The established way of doing things in many unions is to rely on a few heroic activists who do all the work. A longtimer who is used to fighting solo might bemoan this situation, yet still feel a tinge of reluctance about sharing power with some johnny-come-lately. Resist this impulse!

“We have amazing activists who have been involved in fights for decades, and they are great,” said UTLA activist Erika Jones, an area chair who helped develop the CATs in many schools. “But it’s important to build a team at the worksite—people to help pass out flyers, or think through actions, or help put things on the bulletin board.”

BEYOND THE CAT

In a strike there are important roles for everyone, not just the CAT members. You’ll need various committees as well as people to make signs and photocopies, haul supplies, buy snacks, compose chants, lead songs, and much more. See “Strike Prep” here.

ROLL THE UNION ON

However your strike turns out—or even if you avert a strike at the last minute—your union will emerge much better off for having built up member teams.

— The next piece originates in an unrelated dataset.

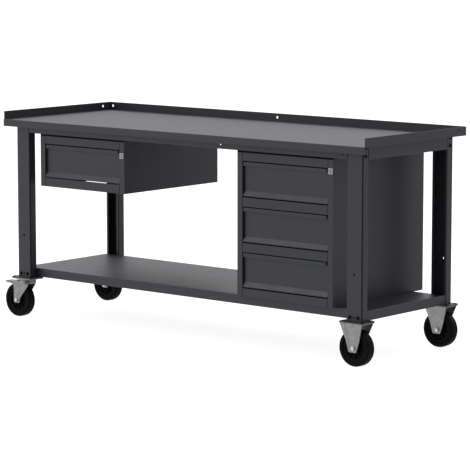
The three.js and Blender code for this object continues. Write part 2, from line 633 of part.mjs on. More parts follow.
// An inverted U of sheet across the wheel, its legs splayed above the knee, trimmed to a side outline.
function forkLegs(x, y, topZ, topReach, sideOutline) {
  const knee = AXLE_Z + FORK_KNEE_RISE;
  const tip = Math.min(...sideOutline.map((point) => point.y));
  const path = points([[-FORK_OUTER, tip], [-FORK_OUTER, knee], [-topReach, topZ], [topReach, topZ],
    [FORK_OUTER, knee], [FORK_OUTER, tip]]);
  const section = foldedSheet(path, FORK_SHEET, FORK_BEND)
    .map((point) => new THREE.Vector2(point.x + y, point.y));
  const reach = sideOutline.map((point) => point.x);
  const width = topReach + FORK_SHEET;
  return extrudeAlongX(section, x + Math.min(...reach) - 1, x + Math.max(...reach) + 1)
    .intersect(extrudeAlongY(moved(sideOutline, x), y - width, y + width));
}

function axleBore(x, y) {
  const reach = FORK_OUTER + 1;
  return barAlongY(AXLE_RADIUS + RUNNING_GAP, x, AXLE_Z, y - reach, y + reach, ROUND_STEPS);
}

function addRigidCaster(key, x, y) {
  const tip = RIGID_TIP_WIDTH / 2;
  const tipZ = AXLE_Z - RIGID_TIP_DROP;
  const top = PLATE_LENGTH / 2 - RIGID_TOP_INSET;
  const topZ = PLATE_UNDERSIDE + FORK_BEND;
  const outline = points([[-tip, tipZ], [tip, tipZ], [tip, AXLE_Z], [top, PLATE_UNDERSIDE],
    [top, topZ], [-top, topZ], [-top, PLATE_UNDERSIDE], [-tip, AXLE_Z]]);
  const plate = footPrint(x, y, PLATE_UNDERSIDE, CASTER_HEIGHT);
  const legs = forkLegs(x, y, topZ, PLATE_WIDTH / 2 - FORK_BEND, outline);
  addPiece(`caster_fork_${key}`, legs.add(plate).subtract(axleBore(x, y)), 'zinc');
  addWheel(key, x, y);
}

function addSwivelCaster(key, x, y) {
  const raceBottom = PLATE_UNDERSIDE - RACE_HEIGHT;
  const crownTop = raceBottom - CROWN_GAP;
  const crownBottom = crownTop - CROWN_SHEET;
  const nutTop = crownBottom - FIT_GAP;
  const plate = join([
    footPrint(x, y, PLATE_UNDERSIDE, CASTER_HEIGHT),
    discAlongZ(RACE_RADIUS, x, y, raceBottom, PLATE_UNDERSIDE + 1),
    discAlongZ(KINGPIN_RADIUS, x, y, nutTop - KINGPIN_NUT, raceBottom + 1, HOLE_STEPS),
    discAlongZ(KINGPIN_NUT_RADIUS, x, y, nutTop - KINGPIN_NUT, nutTop, 6),
  ]);
  addPiece(`caster_plate_${key}`, plate, 'zinc');

  const wheelX = x - CASTER_OFFSET;
  const pivotX = x - PEDAL_PIVOT_TRAIL;
  const tip = SWIVEL_TIP_WIDTH / 2;
  const tipZ = AXLE_Z - SWIVEL_TIP_DROP;
  const ear = PEDAL_HUB_RADIUS + FORK_SHEET;
  const crownEdge = CROWN_RADIUS - FORK_SHEET * 2;
  const outline = points([[-CASTER_OFFSET - tip, tipZ], [-CASTER_OFFSET + tip, tipZ],
    [-CASTER_OFFSET + tip, AXLE_Z], [FORK_THROAT_X, crownBottom - FORK_THROAT_DROP],
    [crownEdge, crownBottom], [crownEdge, crownTop], [-CASTER_OFFSET - tip, crownTop],
    [-PEDAL_PIVOT_TRAIL - ear / 2, PEDAL_PIVOT_HEIGHT + ear],
    [-PEDAL_PIVOT_TRAIL - ear, PEDAL_PIVOT_HEIGHT],
    [-PEDAL_PIVOT_TRAIL - ear / 2, PEDAL_PIVOT_HEIGHT - ear],
    [-CASTER_OFFSET - tip, AXLE_Z + FORK_KNEE_RISE]]);
  const legs = forkLegs(x, y, crownTop, FORK_OUTER + FORK_SHEET, outline);
  const pin = barAlongY(PEDAL_PIN_RADIUS, pivotX, PEDAL_PIVOT_HEIGHT, y - FORK_OUTER, y + FORK_OUTER);
  const kingpinBore = KINGPIN_RADIUS + RUNNING_GAP;
  const kingpinHole = discAlongZ(kingpinBore, x, y, crownBottom - 1, crownTop + 1, HOLE_STEPS);
  const overWheel = block(x - 2 * PEDAL_PIVOT_TRAIL, x - CROWN_RADIUS, y - FORK_INNER, y + FORK_INNER,
    tipZ, crownTop + 1);
  const crown = discAlongZ(CROWN_RADIUS, x, y, crownBottom, crownTop);
  const fork = legs.subtract(overWheel).add(crown).add(pin).subtract(kingpinHole)
    .subtract(axleBore(wheelX, y));
  addPiece(`caster_fork_${key}`, fork, 'zinc');
  addBrakePedal(key, pivotX, x - PEDAL_TIP_TRAIL, y);
  addWheel(key, wheelX, y);
}

function addBrakePedal(key, pivotX, tipX, y) {
  const hubReach = FORK_INNER - PEDAL_HUB_CLEARANCE;
  const half = PEDAL_WIDTH / 2;
  const z = PEDAL_PIVOT_HEIGHT;
  const tipZ = z - PEDAL_TIP_DROP;
  const tread = extrudeAlongY(points([[tipX, tipZ], [pivotX, z + PEDAL_HUB_RADIUS - PEDAL_SHEET],
    [pivotX, z + PEDAL_HUB_RADIUS], [tipX, tipZ + PEDAL_SHEET]]), y - half, y + half);
  const boreReach = hubReach + 1;
  const boreRadius = PEDAL_PIN_RADIUS + RUNNING_GAP;
  const hub = barAlongY(PEDAL_HUB_RADIUS, pivotX, z, y - hubReach, y + hubReach, ROUND_STEPS);
  const bore = barAlongY(boreRadius, pivotX, z, y - boreReach, y + boreReach, ROUND_STEPS);
  addPiece(`brake_pedal_${key}`, tread.add(hub).subtract(bore), 'zinc');
}

addWorktop();
addLegs();
addRails();
addShelf();
addHousings();
addDrawer('single', SINGLE_CENTRE, 0);
addDrawer('upper', CABINET_CENTRE, 0);
addDrawer('middle', CABINET_CENTRE, 1);
addDrawer('lower', CABINET_CENTRE, 2);
addLock('single', SINGLE_CENTRE, SINGLE_LOCK_DROP);
addLock('cabinet', CABINET_CENTRE, CABINET_LOCK_DROP);
for (const [end, y] of [['front', FRONT_LEG_Y + LEG_DEPTH / 2], ['rear', REAR_LEG_Y - LEG_DEPTH / 2]]) {
  addSwivelCaster(`${end}_left`, -LEG_CENTRE_X, y);
  addRigidCaster(`${end}_right`, LEG_CENTRE_X, y);
}

// The brake pedals reach past the worktop's left end, so the whole is centred by its real extent.
const extent = new THREE.Box3().setFromObject(bench);
bench.position.x = -(extent.min.x + extent.max.x) / 2;

export default bench;
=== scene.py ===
"""Finished shapes, finishes, light and camera for a mobile sheet-steel workbench with drawers."""
import cmath
import json
import logging
import math
from collections.abc import Callable, Iterable, Sequence
from dataclasses import dataclass
from enum import Enum
from typing import ClassVar, Protocol

import bmesh
import bpy
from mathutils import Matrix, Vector


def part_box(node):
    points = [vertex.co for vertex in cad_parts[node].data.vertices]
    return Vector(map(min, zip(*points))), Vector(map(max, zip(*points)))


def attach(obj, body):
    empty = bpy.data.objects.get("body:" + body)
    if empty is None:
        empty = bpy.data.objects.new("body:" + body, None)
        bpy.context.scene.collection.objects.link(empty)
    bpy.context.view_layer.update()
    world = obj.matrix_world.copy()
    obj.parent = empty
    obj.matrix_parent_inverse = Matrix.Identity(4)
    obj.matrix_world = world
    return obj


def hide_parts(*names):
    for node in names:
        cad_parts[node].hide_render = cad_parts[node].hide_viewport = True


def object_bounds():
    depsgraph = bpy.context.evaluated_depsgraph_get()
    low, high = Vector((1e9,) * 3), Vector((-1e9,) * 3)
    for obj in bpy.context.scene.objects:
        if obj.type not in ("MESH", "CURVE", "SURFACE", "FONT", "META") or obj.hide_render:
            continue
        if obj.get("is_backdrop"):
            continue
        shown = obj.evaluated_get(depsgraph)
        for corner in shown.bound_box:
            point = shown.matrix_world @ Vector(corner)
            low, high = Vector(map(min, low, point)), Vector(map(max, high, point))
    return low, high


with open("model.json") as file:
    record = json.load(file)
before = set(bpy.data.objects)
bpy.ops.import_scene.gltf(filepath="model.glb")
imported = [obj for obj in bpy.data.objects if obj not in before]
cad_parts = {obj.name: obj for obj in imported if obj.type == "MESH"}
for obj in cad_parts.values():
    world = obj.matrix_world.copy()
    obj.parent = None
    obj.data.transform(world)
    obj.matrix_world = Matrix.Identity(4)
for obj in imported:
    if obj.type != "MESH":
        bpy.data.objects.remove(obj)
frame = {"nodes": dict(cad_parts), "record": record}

LOG = logging.getLogger("workbench")
MM = 0.001
MERGE_DISTANCE = 1e-5
FLAT_ANGLE = math.radians(1.0)
SHARP_ANGLE = math.radians(30.0)
SMOOTH_ANGLE = math.radians(35.0)
PLANE_SLACK = 2e-5
STRAIGHT = 0.99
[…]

Organizing a contract campaign gives new and seasoned activists the opportunity to learn new organizing skills and reinforce old ones. It uncovers new leaders and brings more people into the life of the union.

Member teams center the union where it gets its strength: the workplace. Don’t let your new networks wither away afterward. Too often, union leaders look at member activity as a switch to be turned on at contract time—and off once a contract is won.

Instead, a union should keep its communication network active and immediately available. Convert your Contract Action Team into a Member Action Team. Put it up on a wall chart or track it in a spreadsheet. Continually check to make sure no members have dropped out, and replace them if they have. Use it to organize mini-campaigns on issues in between contracts.

For more on organizing at the end of the strike and afterwards, see here.

BOX:

WHAT PICKET CAPTAINS DO

During the strike itself, CAT leaders can become picket captains and organizers, responsible for worksites, shifts, or departments. They’ve already built the relationships, and their roles on the picket lines are largely the same—talking with everyone, involving everyone, taking attendance, making assessments, and reporting in.

Picket captains should:

  • Sign members in at the beginning of picket shifts, and contact those who don’t show up.
  • Report attendance to headquarters. United Teachers Los Angeles created an app that picket captains could log into and update each morning, so that the union had a live breakdown of how strong the lines were in real time—and could send help to lines that needed support.
  • Send updates to headquarters about what’s happening on the ground.
  • Know the legalities and what rules the union has decided to follow in its pickets and protests.
  • React to unexpected developments or emergencies, or if the press or police show up.
  • Keep up the energy on the line.

    Your communication network becomes the basis of a flexible structure that allows for quick action. During the 2016 Verizon strike, CWA Local 1101 in New York City had some picket teams based on site and some mobile ones that could be sent wherever needed. When the union found out that the company was dispatching scabs from a vehicle rental site, the mobile teams threw up a picket line at the gate. When reports came in of managers working in the field, these teams hopped into cars and chased them down— keeping the managers out of manholes and off telephone poles.

    When the union got word that scabs were being housed in hotels, picket captains activated their phone tree, turning out hundreds of members for early-morning “wake-up calls” that booted out the scabs (see here).

    “One of the lessons from the 2016 strike: the company adapted,” said field technician Pam Galpern, a mobilization coordinator for the local. “We put plans in place beforehand, but we had to be flexible. If we had just held big picket lines at the garages, it would have been ineffective.”